• _THE EXERCISE_
Give the lines of the material verbatim, from the first line to the line with "GAP_HEIGHT = 0.0108", including both.

····················

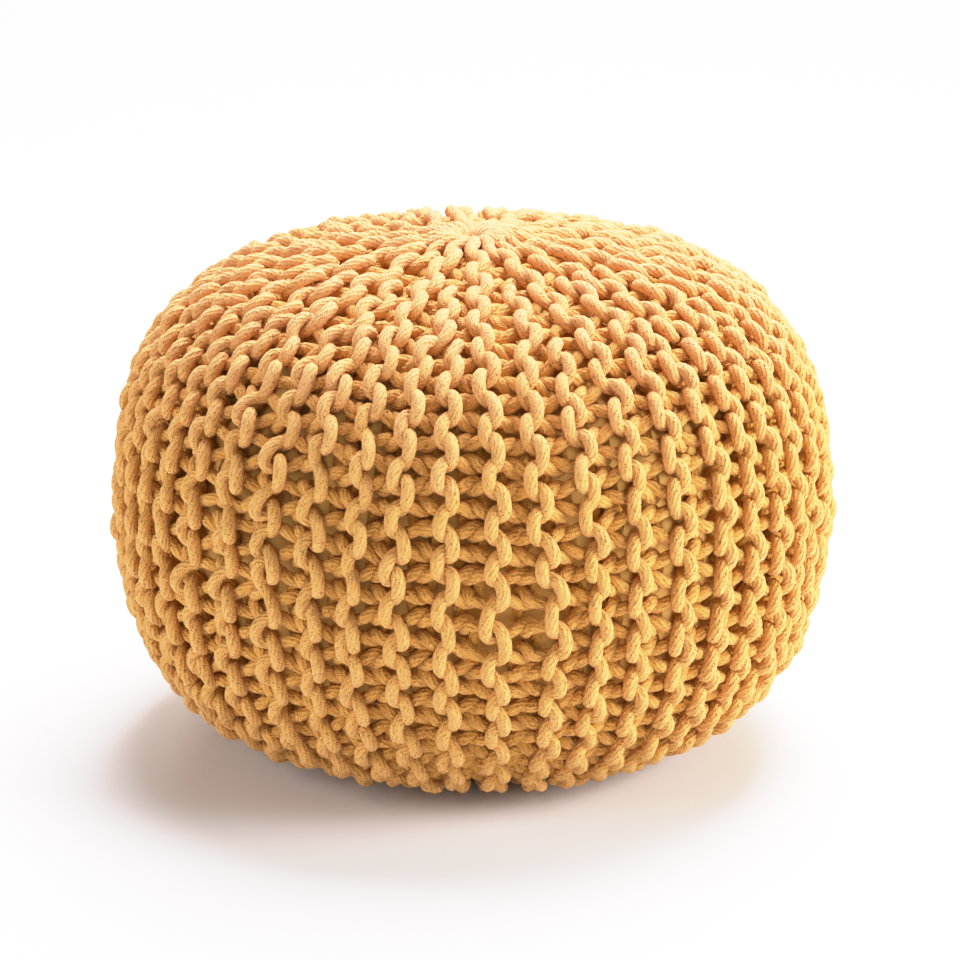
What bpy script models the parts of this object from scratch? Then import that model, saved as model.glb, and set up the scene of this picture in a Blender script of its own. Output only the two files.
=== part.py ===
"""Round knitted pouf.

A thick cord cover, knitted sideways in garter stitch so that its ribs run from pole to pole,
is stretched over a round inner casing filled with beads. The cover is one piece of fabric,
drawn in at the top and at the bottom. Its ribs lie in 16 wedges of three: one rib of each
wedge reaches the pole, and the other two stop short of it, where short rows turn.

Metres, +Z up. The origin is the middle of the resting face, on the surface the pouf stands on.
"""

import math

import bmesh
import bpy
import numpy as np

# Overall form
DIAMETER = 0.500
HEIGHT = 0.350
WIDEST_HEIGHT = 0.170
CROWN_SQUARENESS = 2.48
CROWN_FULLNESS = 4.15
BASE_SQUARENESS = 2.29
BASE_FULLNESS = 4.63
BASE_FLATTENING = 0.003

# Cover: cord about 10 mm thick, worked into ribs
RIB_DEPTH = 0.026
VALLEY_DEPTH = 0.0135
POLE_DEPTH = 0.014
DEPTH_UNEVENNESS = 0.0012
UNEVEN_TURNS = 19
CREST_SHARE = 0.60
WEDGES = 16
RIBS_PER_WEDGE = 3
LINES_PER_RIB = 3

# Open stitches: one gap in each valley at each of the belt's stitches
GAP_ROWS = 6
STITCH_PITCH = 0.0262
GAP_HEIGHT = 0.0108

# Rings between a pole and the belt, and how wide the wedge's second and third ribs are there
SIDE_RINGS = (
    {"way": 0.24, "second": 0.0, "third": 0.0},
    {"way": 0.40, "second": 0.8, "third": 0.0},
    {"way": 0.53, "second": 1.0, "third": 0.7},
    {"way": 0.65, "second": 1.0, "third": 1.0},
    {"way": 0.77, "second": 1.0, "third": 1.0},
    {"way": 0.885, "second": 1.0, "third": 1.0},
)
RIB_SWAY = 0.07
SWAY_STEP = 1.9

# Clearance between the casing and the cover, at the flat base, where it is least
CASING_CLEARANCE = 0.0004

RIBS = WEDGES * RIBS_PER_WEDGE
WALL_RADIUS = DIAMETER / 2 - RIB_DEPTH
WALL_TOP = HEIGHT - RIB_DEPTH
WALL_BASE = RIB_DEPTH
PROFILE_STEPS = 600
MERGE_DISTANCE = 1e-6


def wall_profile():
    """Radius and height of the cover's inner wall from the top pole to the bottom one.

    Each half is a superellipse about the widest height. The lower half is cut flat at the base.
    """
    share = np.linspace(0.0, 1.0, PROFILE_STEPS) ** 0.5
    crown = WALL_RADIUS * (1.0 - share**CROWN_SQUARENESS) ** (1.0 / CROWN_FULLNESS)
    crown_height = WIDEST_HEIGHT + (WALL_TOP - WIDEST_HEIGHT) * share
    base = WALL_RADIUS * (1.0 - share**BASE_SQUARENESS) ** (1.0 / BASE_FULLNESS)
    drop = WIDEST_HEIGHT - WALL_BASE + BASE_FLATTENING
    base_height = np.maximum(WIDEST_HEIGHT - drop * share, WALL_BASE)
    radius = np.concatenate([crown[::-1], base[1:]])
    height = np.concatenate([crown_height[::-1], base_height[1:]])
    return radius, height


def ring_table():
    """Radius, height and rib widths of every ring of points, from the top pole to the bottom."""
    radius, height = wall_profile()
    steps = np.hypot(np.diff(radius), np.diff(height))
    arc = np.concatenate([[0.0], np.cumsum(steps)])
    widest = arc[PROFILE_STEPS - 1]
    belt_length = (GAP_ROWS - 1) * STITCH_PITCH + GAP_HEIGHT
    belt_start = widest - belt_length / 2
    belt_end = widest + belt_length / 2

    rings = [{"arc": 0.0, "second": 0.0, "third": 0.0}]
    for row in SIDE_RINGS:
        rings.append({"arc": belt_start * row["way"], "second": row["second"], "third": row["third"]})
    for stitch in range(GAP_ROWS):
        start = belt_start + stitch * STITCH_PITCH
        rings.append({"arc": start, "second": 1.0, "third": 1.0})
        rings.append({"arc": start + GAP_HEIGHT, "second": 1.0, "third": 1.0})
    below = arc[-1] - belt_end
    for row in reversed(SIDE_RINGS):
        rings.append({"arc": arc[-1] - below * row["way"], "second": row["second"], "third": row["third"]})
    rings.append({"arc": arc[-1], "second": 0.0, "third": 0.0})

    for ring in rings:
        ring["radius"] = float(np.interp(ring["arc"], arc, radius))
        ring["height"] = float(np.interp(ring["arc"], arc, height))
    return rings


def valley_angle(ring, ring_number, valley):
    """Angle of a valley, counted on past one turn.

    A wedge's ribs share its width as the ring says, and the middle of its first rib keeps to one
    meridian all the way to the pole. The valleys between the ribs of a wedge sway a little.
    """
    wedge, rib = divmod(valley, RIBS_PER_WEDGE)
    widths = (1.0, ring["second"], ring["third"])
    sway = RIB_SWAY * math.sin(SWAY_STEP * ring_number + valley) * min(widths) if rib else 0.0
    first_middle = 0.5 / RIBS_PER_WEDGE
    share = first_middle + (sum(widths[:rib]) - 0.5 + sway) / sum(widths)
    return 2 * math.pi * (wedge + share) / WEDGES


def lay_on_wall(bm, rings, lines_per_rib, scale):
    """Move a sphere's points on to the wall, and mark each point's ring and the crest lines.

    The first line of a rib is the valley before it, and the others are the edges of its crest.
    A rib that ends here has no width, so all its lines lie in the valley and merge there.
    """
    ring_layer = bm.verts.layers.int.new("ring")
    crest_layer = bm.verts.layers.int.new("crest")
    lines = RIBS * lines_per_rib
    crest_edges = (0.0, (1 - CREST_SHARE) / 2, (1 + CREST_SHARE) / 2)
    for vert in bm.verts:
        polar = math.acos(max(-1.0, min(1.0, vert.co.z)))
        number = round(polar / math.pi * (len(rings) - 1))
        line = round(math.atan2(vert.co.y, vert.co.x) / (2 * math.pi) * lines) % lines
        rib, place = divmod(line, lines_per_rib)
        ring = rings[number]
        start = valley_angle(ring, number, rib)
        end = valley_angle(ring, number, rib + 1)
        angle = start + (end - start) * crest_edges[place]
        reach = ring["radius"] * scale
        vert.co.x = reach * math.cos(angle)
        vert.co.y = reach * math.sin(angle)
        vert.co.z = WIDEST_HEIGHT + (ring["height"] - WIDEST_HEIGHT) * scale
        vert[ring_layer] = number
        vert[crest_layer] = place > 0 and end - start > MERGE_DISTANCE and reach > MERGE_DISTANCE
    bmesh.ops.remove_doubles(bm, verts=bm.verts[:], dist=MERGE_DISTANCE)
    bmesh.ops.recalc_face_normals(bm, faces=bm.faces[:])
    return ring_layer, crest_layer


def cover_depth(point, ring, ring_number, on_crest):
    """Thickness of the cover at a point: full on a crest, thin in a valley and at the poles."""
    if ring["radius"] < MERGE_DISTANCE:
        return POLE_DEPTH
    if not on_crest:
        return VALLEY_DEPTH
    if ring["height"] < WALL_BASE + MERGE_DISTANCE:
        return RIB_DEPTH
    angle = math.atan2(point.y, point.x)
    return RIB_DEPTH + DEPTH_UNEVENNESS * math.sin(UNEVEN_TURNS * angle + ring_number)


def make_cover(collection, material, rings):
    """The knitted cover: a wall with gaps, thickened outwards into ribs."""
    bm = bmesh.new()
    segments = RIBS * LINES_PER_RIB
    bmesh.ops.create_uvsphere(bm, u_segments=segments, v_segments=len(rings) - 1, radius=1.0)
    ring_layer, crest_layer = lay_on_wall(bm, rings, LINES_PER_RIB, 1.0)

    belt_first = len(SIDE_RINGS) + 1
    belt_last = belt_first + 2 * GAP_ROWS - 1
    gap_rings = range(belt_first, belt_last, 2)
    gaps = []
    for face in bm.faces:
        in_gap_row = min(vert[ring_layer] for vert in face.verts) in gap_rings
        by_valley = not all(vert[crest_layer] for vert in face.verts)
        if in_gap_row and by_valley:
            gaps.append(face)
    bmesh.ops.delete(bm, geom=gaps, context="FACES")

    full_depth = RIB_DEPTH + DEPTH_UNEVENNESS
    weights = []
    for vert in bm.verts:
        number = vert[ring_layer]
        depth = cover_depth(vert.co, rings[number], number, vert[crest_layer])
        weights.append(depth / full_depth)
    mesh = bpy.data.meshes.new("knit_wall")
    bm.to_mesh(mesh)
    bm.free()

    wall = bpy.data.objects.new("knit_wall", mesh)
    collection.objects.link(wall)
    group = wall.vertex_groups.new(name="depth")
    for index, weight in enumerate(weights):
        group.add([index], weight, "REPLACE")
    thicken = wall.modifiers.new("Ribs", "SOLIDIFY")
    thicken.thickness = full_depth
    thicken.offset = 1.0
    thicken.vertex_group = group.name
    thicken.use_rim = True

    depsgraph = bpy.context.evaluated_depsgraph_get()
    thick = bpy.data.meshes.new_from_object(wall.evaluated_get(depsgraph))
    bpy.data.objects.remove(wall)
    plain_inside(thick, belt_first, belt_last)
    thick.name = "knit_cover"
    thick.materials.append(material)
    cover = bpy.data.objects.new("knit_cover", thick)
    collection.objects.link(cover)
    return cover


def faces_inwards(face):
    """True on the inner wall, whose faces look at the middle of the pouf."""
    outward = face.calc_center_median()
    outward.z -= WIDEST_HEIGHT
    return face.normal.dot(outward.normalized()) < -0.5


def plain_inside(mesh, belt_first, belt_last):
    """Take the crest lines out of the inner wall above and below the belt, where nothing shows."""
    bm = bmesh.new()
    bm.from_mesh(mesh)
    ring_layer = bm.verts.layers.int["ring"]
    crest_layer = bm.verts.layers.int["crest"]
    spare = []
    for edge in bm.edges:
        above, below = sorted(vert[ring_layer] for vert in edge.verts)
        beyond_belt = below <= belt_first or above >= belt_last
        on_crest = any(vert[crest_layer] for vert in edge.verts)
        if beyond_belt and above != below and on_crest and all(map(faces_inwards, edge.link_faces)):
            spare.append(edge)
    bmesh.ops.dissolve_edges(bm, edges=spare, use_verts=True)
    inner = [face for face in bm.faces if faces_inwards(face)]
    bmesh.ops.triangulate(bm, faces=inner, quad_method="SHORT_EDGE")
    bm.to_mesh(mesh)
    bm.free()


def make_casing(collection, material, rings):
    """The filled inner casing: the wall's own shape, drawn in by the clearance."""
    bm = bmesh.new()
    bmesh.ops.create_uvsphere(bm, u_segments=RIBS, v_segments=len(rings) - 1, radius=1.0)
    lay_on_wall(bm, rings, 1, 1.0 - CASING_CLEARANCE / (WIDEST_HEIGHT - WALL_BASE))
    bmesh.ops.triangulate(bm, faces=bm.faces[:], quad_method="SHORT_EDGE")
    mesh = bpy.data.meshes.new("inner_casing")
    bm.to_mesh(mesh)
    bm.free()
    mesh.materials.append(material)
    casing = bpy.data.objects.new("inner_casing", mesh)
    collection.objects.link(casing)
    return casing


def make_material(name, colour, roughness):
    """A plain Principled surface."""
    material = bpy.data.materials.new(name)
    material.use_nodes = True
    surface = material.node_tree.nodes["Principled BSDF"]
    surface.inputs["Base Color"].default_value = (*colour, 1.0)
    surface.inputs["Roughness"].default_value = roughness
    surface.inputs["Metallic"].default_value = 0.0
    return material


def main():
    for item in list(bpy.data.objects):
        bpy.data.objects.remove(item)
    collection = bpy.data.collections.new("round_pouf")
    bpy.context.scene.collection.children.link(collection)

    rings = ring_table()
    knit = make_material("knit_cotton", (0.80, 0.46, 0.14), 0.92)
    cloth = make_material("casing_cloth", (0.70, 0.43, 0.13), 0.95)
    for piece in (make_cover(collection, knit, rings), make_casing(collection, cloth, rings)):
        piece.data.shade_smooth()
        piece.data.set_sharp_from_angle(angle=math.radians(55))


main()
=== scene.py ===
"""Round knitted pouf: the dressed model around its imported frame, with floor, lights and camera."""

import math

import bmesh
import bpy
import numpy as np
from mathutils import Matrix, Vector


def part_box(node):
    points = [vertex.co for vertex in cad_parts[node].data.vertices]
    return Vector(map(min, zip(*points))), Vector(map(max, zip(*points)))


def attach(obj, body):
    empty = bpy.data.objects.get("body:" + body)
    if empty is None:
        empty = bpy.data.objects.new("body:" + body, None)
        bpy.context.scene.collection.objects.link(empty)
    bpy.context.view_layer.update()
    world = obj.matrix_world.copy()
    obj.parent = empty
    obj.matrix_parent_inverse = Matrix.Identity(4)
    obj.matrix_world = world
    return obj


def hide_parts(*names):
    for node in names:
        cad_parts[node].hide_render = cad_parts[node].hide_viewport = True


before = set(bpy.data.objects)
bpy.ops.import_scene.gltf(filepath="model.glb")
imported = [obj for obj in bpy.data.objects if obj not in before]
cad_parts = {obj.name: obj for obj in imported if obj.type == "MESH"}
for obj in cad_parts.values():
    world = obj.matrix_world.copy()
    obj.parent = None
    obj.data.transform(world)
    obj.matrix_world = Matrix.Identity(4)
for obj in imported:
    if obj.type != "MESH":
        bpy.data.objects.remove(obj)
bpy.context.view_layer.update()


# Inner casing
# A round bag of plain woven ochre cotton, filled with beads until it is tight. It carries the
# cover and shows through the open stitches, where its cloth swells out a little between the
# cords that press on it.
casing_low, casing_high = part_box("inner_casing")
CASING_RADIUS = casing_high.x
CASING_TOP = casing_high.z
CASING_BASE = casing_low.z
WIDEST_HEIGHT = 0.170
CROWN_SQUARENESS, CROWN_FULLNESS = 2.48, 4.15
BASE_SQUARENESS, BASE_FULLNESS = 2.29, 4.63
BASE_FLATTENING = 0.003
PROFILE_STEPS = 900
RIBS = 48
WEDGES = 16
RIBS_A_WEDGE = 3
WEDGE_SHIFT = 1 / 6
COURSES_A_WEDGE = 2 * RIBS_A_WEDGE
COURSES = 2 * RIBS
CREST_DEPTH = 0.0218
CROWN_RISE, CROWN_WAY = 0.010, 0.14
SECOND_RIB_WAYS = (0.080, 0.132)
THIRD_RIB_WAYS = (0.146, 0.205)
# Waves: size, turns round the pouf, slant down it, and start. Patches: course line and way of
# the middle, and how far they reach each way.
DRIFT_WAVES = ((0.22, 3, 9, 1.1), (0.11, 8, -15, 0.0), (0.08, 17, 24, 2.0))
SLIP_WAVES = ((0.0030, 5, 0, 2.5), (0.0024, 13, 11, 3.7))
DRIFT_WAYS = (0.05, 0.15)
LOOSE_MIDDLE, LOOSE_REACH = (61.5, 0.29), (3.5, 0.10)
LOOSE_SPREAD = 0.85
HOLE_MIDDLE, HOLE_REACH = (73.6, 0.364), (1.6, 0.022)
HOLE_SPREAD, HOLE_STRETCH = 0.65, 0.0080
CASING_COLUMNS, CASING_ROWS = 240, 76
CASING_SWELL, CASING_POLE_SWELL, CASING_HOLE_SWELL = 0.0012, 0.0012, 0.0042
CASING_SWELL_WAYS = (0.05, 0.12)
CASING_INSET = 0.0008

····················

• _ANSWER TO THE EXERCISE_
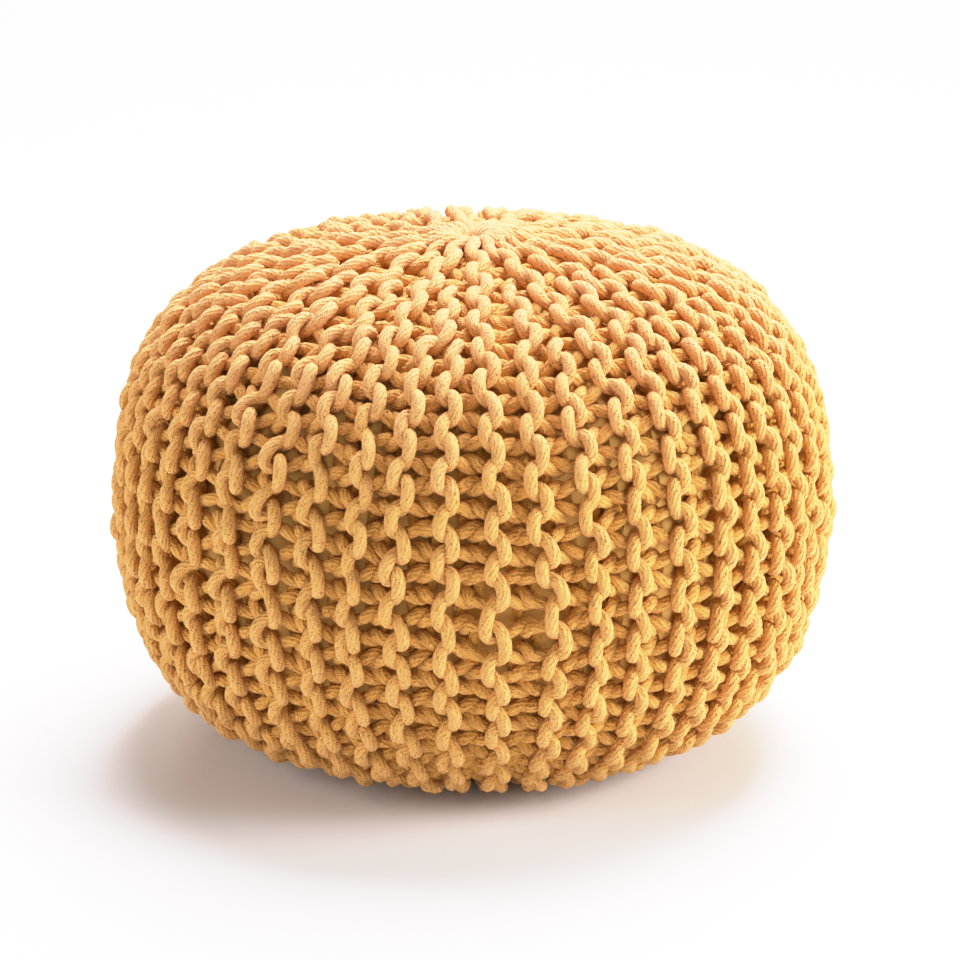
What bpy script models the parts of this object from scratch? Then import that model, saved as model.glb, and set up the scene of this picture in a Blender script of its own. Output only the two files.
=== part.py ===
"""Round knitted pouf.

A thick cord cover, knitted sideways in garter stitch so that its ribs run from pole to pole,
is stretched over a round inner casing filled with beads. The cover is one piece of fabric,
drawn in at the top and at the bottom. Its ribs lie in 16 wedges of three: one rib of each
wedge reaches the pole, and the other two stop short of it, where short rows turn.

Metres, +Z up. The origin is the middle of the resting face, on the surface the pouf stands on.
"""

import math

import bmesh
import bpy
import numpy as np

# Overall form
DIAMETER = 0.500
HEIGHT = 0.350
WIDEST_HEIGHT = 0.170
CROWN_SQUARENESS = 2.48
CROWN_FULLNESS = 4.15
BASE_SQUARENESS = 2.29
BASE_FULLNESS = 4.63
BASE_FLATTENING = 0.003

# Cover: cord about 10 mm thick, worked into ribs
RIB_DEPTH = 0.026
VALLEY_DEPTH = 0.0135
POLE_DEPTH = 0.014
DEPTH_UNEVENNESS = 0.0012
UNEVEN_TURNS = 19
CREST_SHARE = 0.60
WEDGES = 16
RIBS_PER_WEDGE = 3
LINES_PER_RIB = 3

# Open stitches: one gap in each valley at each of the belt's stitches
GAP_ROWS = 6
STITCH_PITCH = 0.0262
GAP_HEIGHT = 0.0108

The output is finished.